The petition, a Google document which has since been made private, critiqued the perceived whiteness of the English department requirements: “A year spent around a seminar table where the literary contributions of women, people of color, and queer folk are absent actively harms all students, regardless of their identity.”

“It’s time for the English major to decolonize — not diversify — its course offerings,” the petition added. “A 21st century education is a diverse education: we write to you today inspired by student activism across the university, and to make sure that you know that the English department is not immune from the collective call to action.”

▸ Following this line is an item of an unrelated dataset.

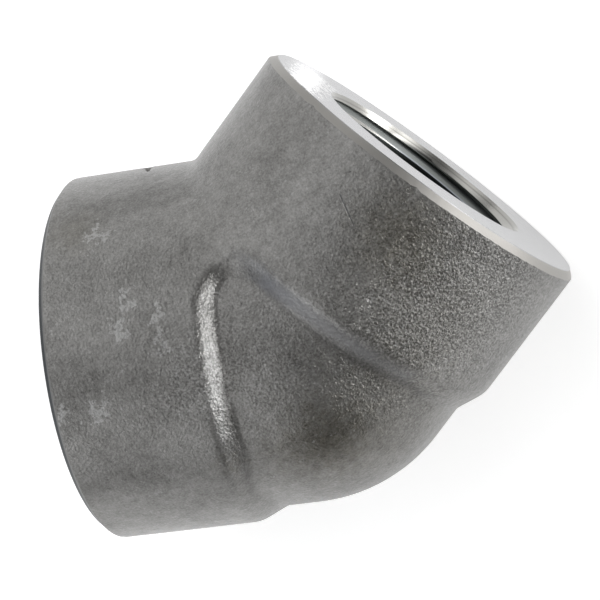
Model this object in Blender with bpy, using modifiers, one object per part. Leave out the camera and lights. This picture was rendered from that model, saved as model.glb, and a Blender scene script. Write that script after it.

Nearly a year after the petition, around seven months ago, Yale’s English faculty voted to “diversity” the curriculum. At the time of the vote, the director of the department’s undergraduate studies, Jessica Brantley, told The Yale Daily News: “We’ve constructed a curriculum that has inclusion as its goal, embedded in the structures of its requirements, and I’m very excited to implement and develop that curriculum further.”

The reconfiguring of the English department’s required courses did not directly address the demands of the petition to do away with the Major English Poets sequences altogether; the courses still exist. The reconfiguration also did not refocus the program’s pre-1800 and pre-1900 literature requirement to address issues of race, gender, and sexuality as demanded by the petition.

Instead, the English department now allows students to fill three required prerequisites from a choice of four different courses: Readings in English Poetry 1, Readings in English Poetry 2, Readings in American Literature, and a newly created course, Readings in Comparative World English Literature.

Because Chaucer and Shakespeare are both studied in English Poetry 1, these expanded options mean that a student could graduate from the program without ever reading either of these authors.


2 Feedbacks on "Yale “Decolonizes” English Department"


Affirmative action for poets and authors! That should work out well. In my state it is a requirement that 1% of all public funds spent on public projects be allocated to “art”. It results in some of the ugliest and inappropriate “art”/waste of money possible. I doubt that you could make it worse except maybe by requiring 2% instead of the current 1%. I am certain that the result for Yale will be some of the worst poetry and literature ever seen AND it will be mandated. I mean of course it will be mandated and likely not just for English majors because that is the underlying goal of these activists.

Seattle Sam

“A year spent around a seminar table where the literary contributions of women, people of color, and queer folk are absent actively harms all students, regardless of their identity.”

You could spend a year around a seminar table discussing great baseball players and not have many Jewish names come up. Are we actively harming all baseball fans?